** EXERCISE DESCRIPTION **
Quote every line of the material beneath this one.

** INFORMATION SHOWN **

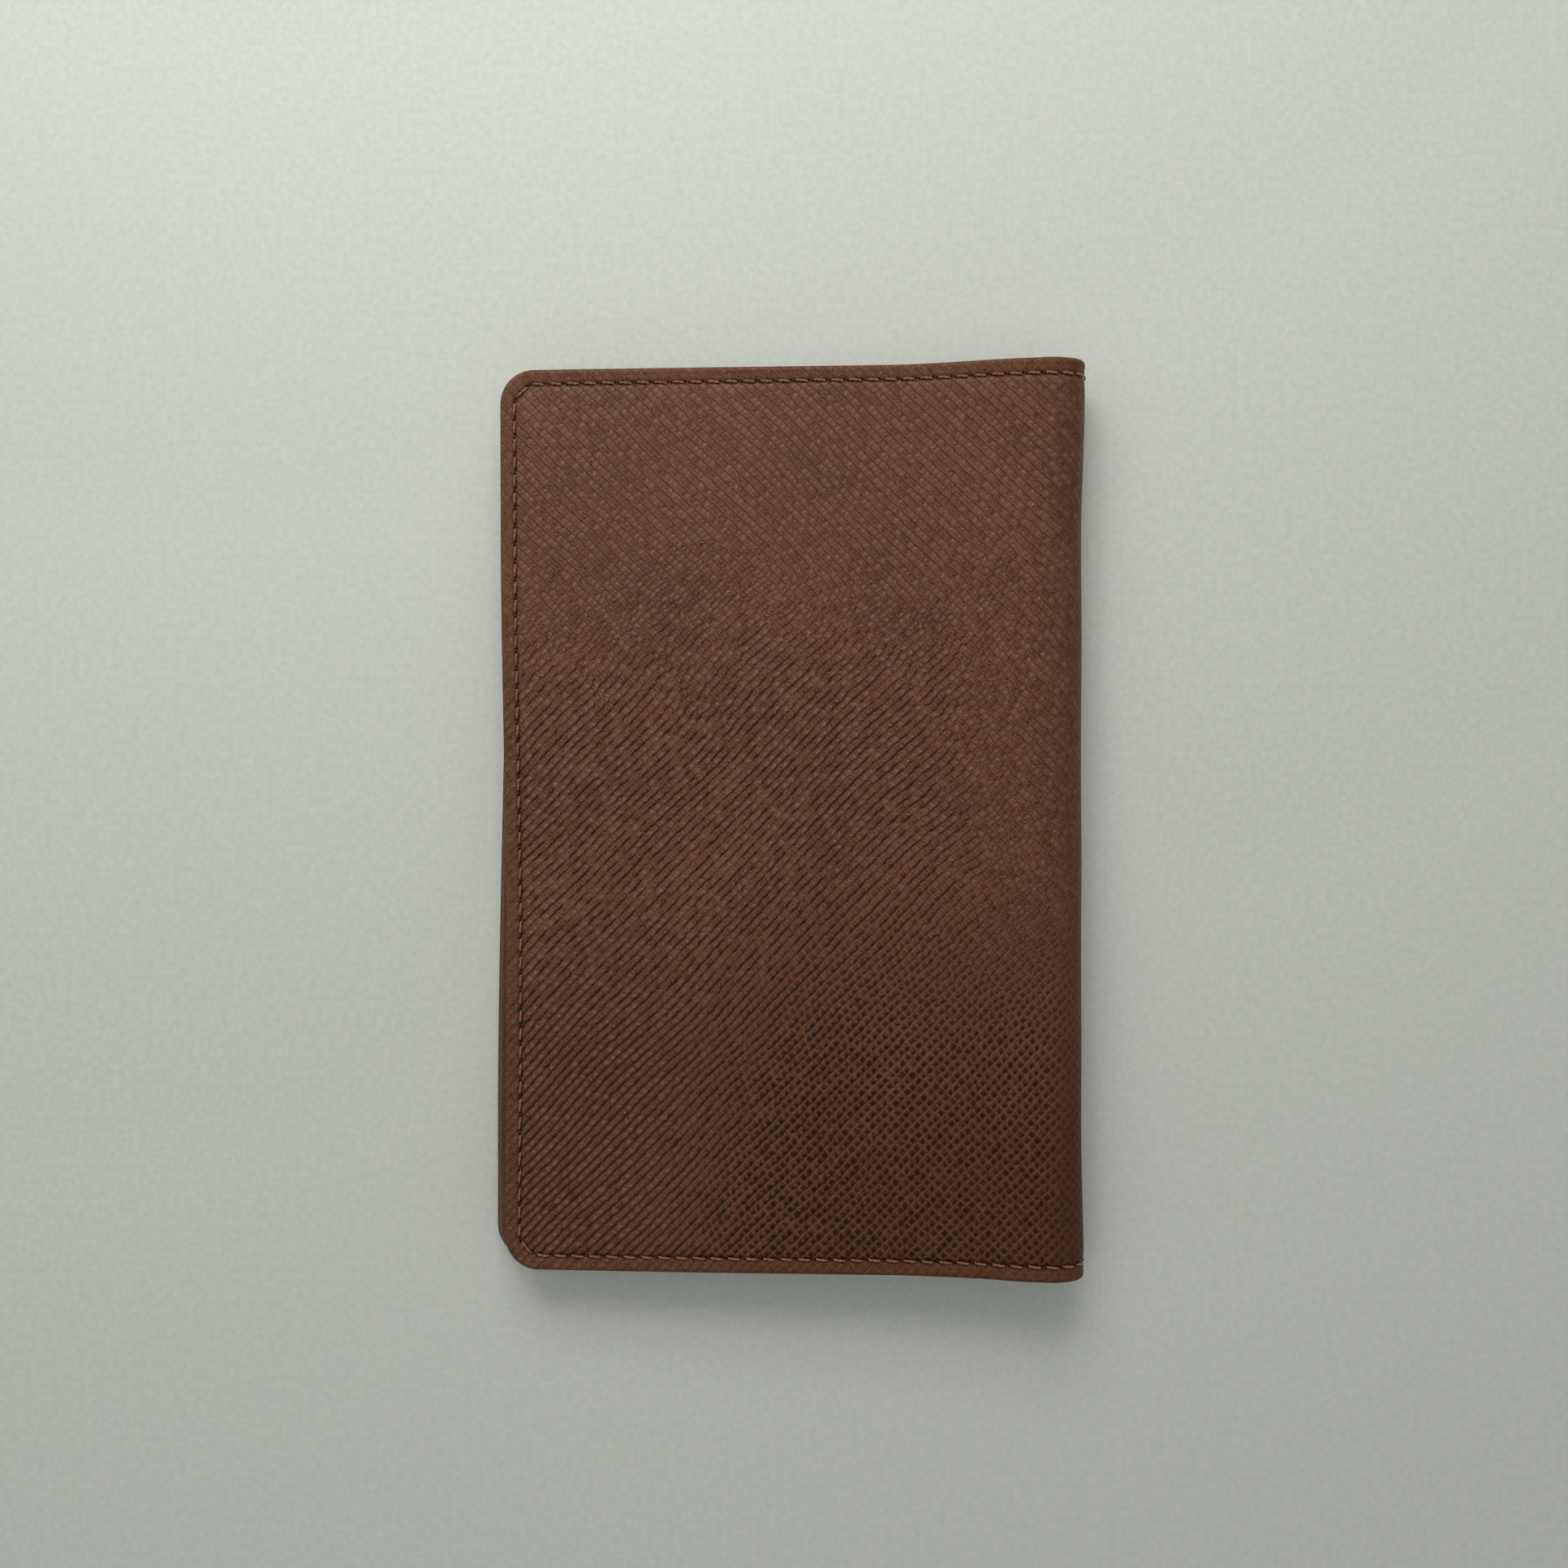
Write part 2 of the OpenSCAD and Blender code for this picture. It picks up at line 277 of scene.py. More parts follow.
def zone_lines(zone):
    """u lines of a zone of the sheet, the free edge's rounding left out."""
    near = lines(*MARGIN, (HEM_W, COVER - 3, 0.62), (COVER - 3, COVER, 0.4))
    ends = np.array([0.05, 0.12, 0.25])
    a, b = ZONE_U[zone], ZONE_U[zone + 1]
    if zone == BACK:
        return merged(near, lines((COVER, b, 0.33)), b - ends)
    if zone == FRONT:
        return merged(END - near[near < COVER_F - 0.01], [a], lines((a, FOLD_F, 0.33)), a + ends)
    return merged(lines((a, b, 0.33)), a + ends, b - ends)


def border(idx, zone):
    """Border of a cover's grid: along one side, round the free edge and back along the other side."""
    if zone == BACK:
        return np.concatenate([idx[::-1, 0], idx[0, 1:], idx[1:, -1]])
    return np.concatenate([idx[:, 0], idx[-1, 1:], idx[-2::-1, -1]])


def outward(p, v, zone):
    """Outward direction in (u, v) at a border point."""
    if zone not in (BACK, FRONT):
        return np.zeros(len(v)), np.sign(v)
    a, b = (CORNER - p) / CORNER, (np.abs(v) - (HALF - CORNER)) / CORNER
    corner = (a > 0) & (b > 0)
    r = np.maximum(np.hypot(a, b), 1e-9)
    free = (p <= RIM + 1e-6) & ~corner
    du = np.where(corner, -a / r, np.where(free, -1.0, 0.0))
    dv = np.sign(v) * np.where(corner, b / r, np.where(free, 0.0, 1.0))
    return (-du if zone == FRONT else du), dv


def whole_cells(m):
    return m[:-1, :-1] & m[1:, :-1] & m[1:, 1:] & m[:-1, 1:]


def add_rim(b, ring, zone, square, place, extra, outer, hem, hem_top):
    """Rows of faces from the outside, round the rim, to the hem. square is the place before rounding."""
    pu, pv = (a.ravel()[ring] for a in place)
    du, dv = outward(*(a.ravel()[ring] for a in square), zone)
    full = hem_top.ravel()[ring]
    along, off, edge = (extra[..., i].ravel()[ring] for i in range(3))
    rows = [outer.ravel()[ring]]
    steps, bulge = 11, 0.72
    for k in range(1, steps):
        phi = math.pi * k / steps
        push = RIM * math.sin(phi) ** bulge
        h = full / 2 * (1 - math.copysign(abs(math.cos(phi)) ** bulge, math.cos(phi)))
        run = 0.85 * (RIM + full / 2) * phi / (math.pi / 2)          # the grain goes on round the rim
        seam = np.stack([along, off - push, edge - push], -1)
        rows.append(b.points(pu + du * push, pv + dv * push, h, seam, (pu + du * run, pv + dv * run)))
    rows.append(hem.ravel()[ring])
    centre = skin(pu, pv, full / 2)
    for a, c in zip(rows[:-1], rows[1:]):
        b.quads(np.stack([a[:-1], a[1:], c[1:], c[:-1]], -1), (centre[:-1] + centre[1:]) / 2)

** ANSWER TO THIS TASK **
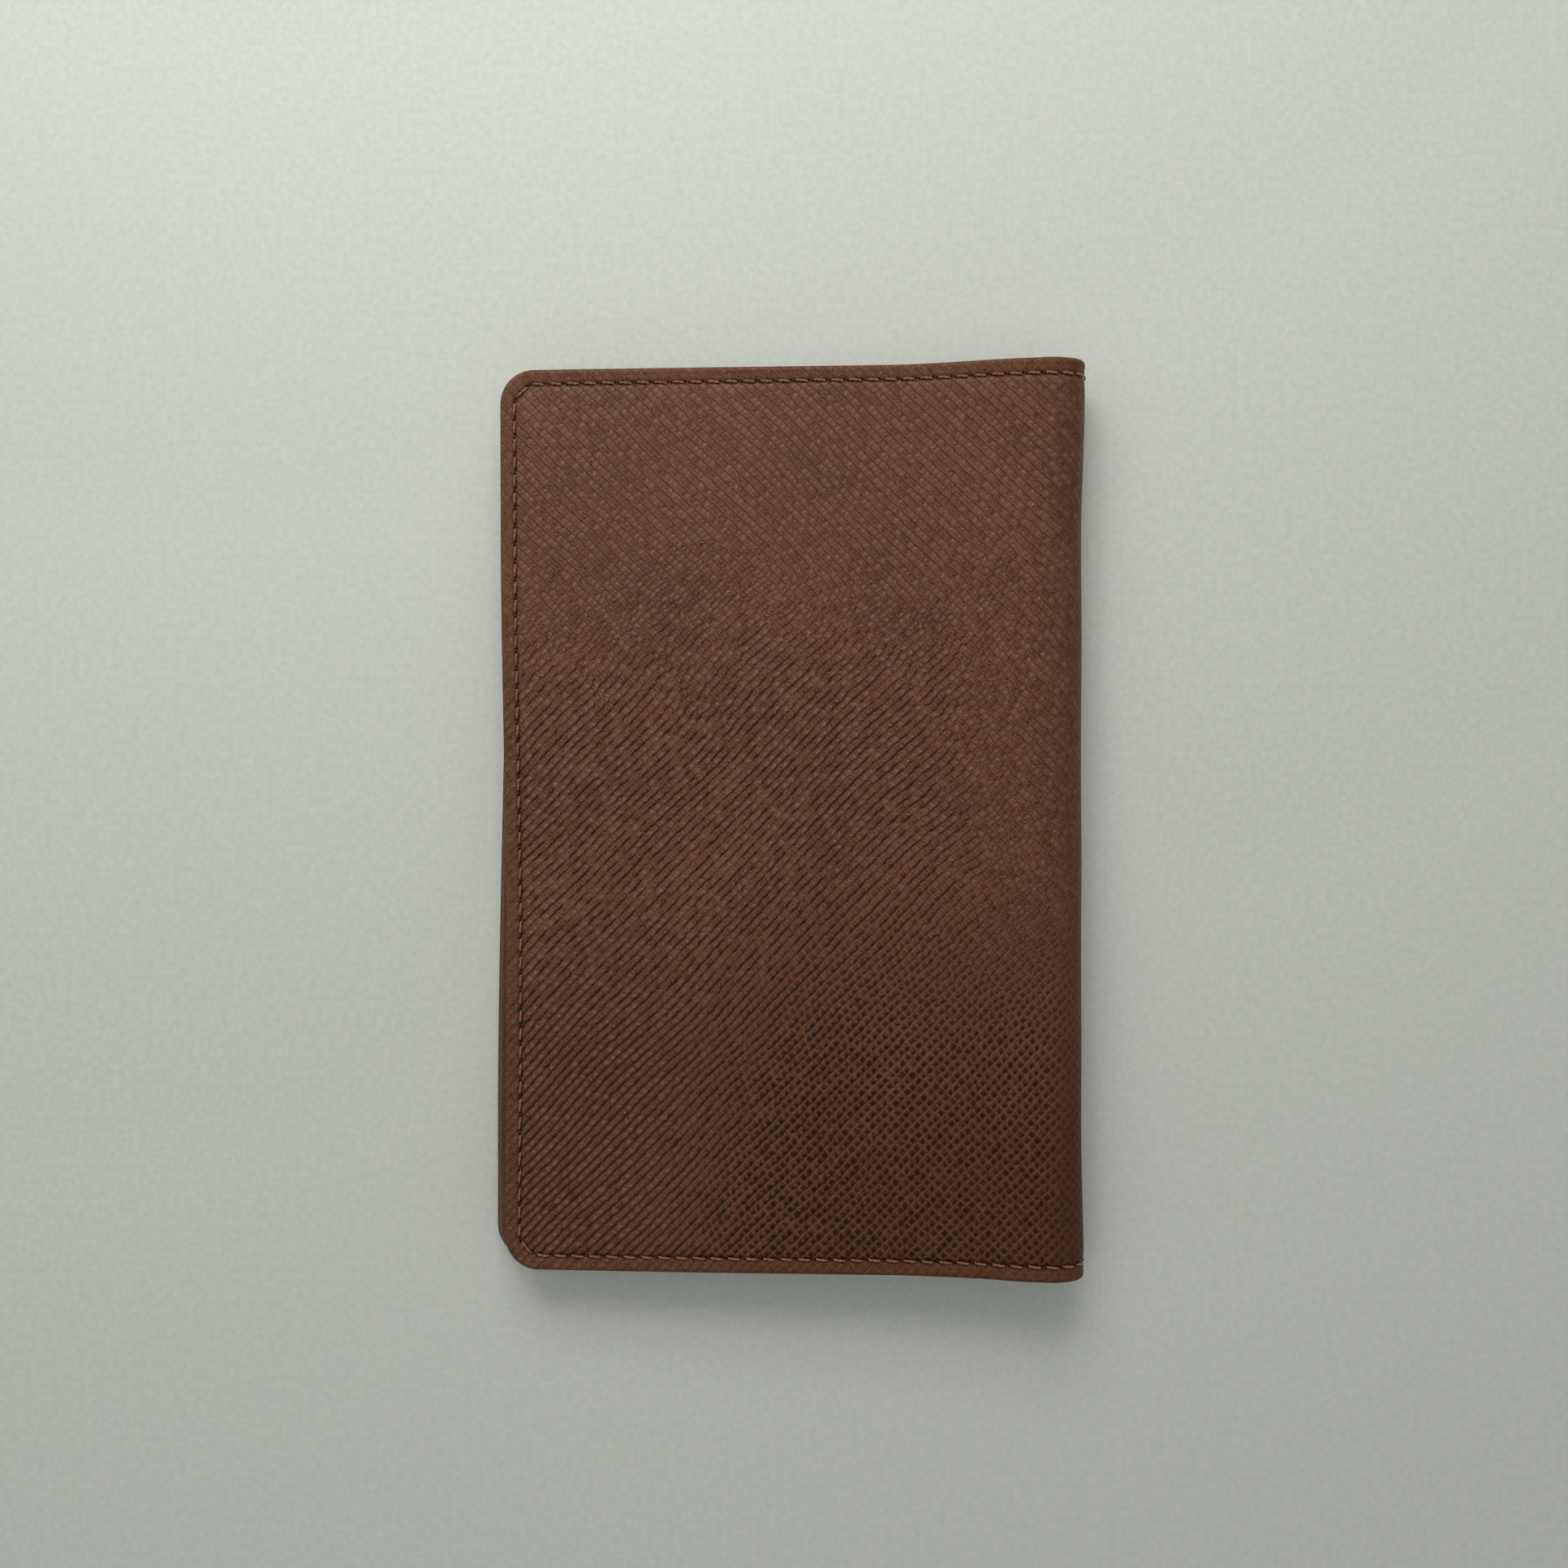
Write part 2 of the OpenSCAD and Blender code for this picture. It picks up at line 277 of scene.py. More parts follow.
def zone_lines(zone):
    """u lines of a zone of the sheet, the free edge's rounding left out."""
    near = lines(*MARGIN, (HEM_W, COVER - 3, 0.62), (COVER - 3, COVER, 0.4))
    ends = np.array([0.05, 0.12, 0.25])
    a, b = ZONE_U[zone], ZONE_U[zone + 1]
    if zone == BACK:
        return merged(near, lines((COVER, b, 0.33)), b - ends)
    if zone == FRONT:
        return merged(END - near[near < COVER_F - 0.01], [a], lines((a, FOLD_F, 0.33)), a + ends)
    return merged(lines((a, b, 0.33)), a + ends, b - ends)


def border(idx, zone):
    """Border of a cover's grid: along one side, round the free edge and back along the other side."""
    if zone == BACK:
        return np.concatenate([idx[::-1, 0], idx[0, 1:], idx[1:, -1]])
    return np.concatenate([idx[:, 0], idx[-1, 1:], idx[-2::-1, -1]])


def outward(p, v, zone):
    """Outward direction in (u, v) at a border point."""
    if zone not in (BACK, FRONT):
        return np.zeros(len(v)), np.sign(v)
    a, b = (CORNER - p) / CORNER, (np.abs(v) - (HALF - CORNER)) / CORNER
    corner = (a > 0) & (b > 0)
    r = np.maximum(np.hypot(a, b), 1e-9)
    free = (p <= RIM + 1e-6) & ~corner
    du = np.where(corner, -a / r, np.where(free, -1.0, 0.0))
    dv = np.sign(v) * np.where(corner, b / r, np.where(free, 0.0, 1.0))
    return (-du if zone == FRONT else du), dv


def whole_cells(m):
    return m[:-1, :-1] & m[1:, :-1] & m[1:, 1:] & m[:-1, 1:]


def add_rim(b, ring, zone, square, place, extra, outer, hem, hem_top):
    """Rows of faces from the outside, round the rim, to the hem. square is the place before rounding."""
    pu, pv = (a.ravel()[ring] for a in place)
    du, dv = outward(*(a.ravel()[ring] for a in square), zone)
    full = hem_top.ravel()[ring]
    along, off, edge = (extra[..., i].ravel()[ring] for i in range(3))
    rows = [outer.ravel()[ring]]
    steps, bulge = 11, 0.72
    for k in range(1, steps):
        phi = math.pi * k / steps
        push = RIM * math.sin(phi) ** bulge
        h = full / 2 * (1 - math.copysign(abs(math.cos(phi)) ** bulge, math.cos(phi)))
        run = 0.85 * (RIM + full / 2) * phi / (math.pi / 2)          # the grain goes on round the rim
        seam = np.stack([along, off - push, edge - push], -1)
        rows.append(b.points(pu + du * push, pv + dv * push, h, seam, (pu + du * run, pv + dv * run)))
    rows.append(hem.ravel()[ring])
    centre = skin(pu, pv, full / 2)
    for a, c in zip(rows[:-1], rows[1:]):
        b.quads(np.stack([a[:-1], a[1:], c[1:], c[:-1]], -1), (centre[:-1] + centre[1:]) / 2)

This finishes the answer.